One of the most valuable lessons Universal could take away from The Mummy is that not all film series can benefit from being forced into the movie universe framework. With its cinematic universe, Marvel has found a means of turning its already colourful roster of characters into a cohesive group of films that reliably please audiences worldwide. With The Mummy, Universal had to make all kinds of concessions and leaps of logic to turn an existing film into something that it hoped would please everyone – those who loved the horror movies of old and season pass holders who wanted to take their kids to see a PG-13 action film.

If Universal wants inspiration for the future, it doesn’t have to look far beyond its own front gates. Jordan Peele’s Get Out, made for a fraction of The Mummy‘s budget at around $4.5 million, was a critically acclaimed hit that combined horror, comedy and sharp social satire. It was made by Blumhouse, the production company which also brought us another low-budget 2017 genre hit, M. Night Shyamalan’s Split, and has a steady distribution deal through Universal. If there’s a future for Universal’s classic monster tales, we’d suggest it lies not in the star-heavy, interlinked, multi-million-dollar register of The Mummy, but in the frugal, filmmaker-led style of Blumhouse. (Indeed, there were signs that Universal was thinking along these lines back in the spring, with reports circulating that Jason Blum had expressed interest in tackling some of the entries in the Dark Universe.)

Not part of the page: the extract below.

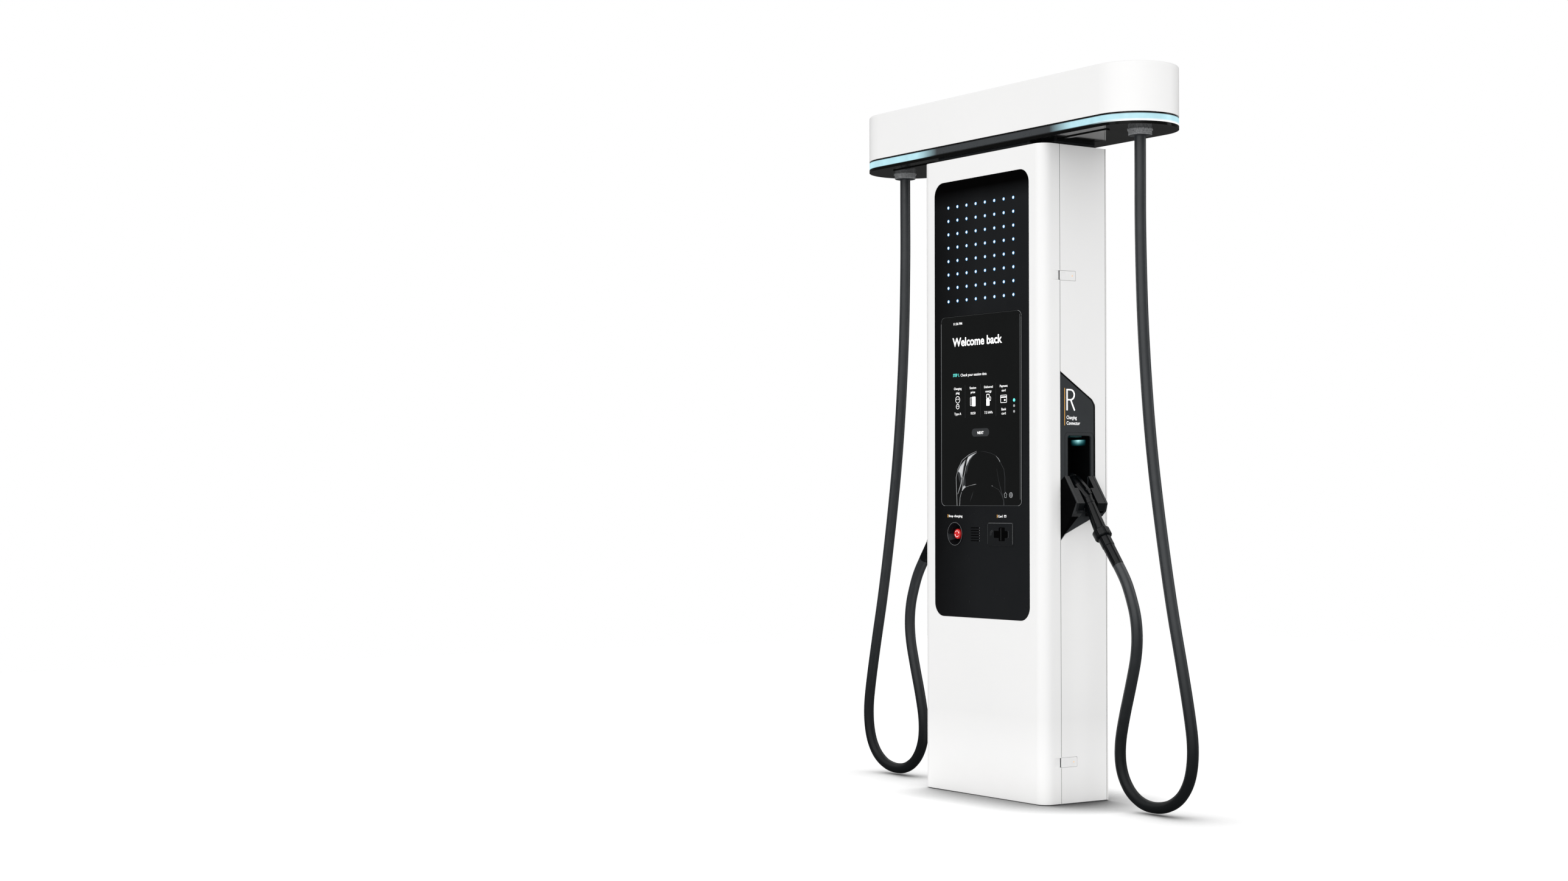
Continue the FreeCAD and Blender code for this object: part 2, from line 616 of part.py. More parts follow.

Head to the website Welcome to Prodigium, a website once intended as a hub for all things Dark Universe, and you’ll simply find the same film clip, rolling over and over – the image of a stuttering record needle tidily summing up a franchise locked in a holding pattern of undetermined length. Like other studios before it, from Sony’s ill-fated Spider-Man universe, which stuttered after the release of The Amazing Spider-Man 2, or the Transformers writer’s room, which disbanded after this year’s The Last Knight, The Mummy stands as a reminder of what happens when a property is reworked to fit an unsuitable paradigm. But by taking its films back to their low-fi, horror roots, maybe Universal can breathe new life into its old realm of gods and monsters.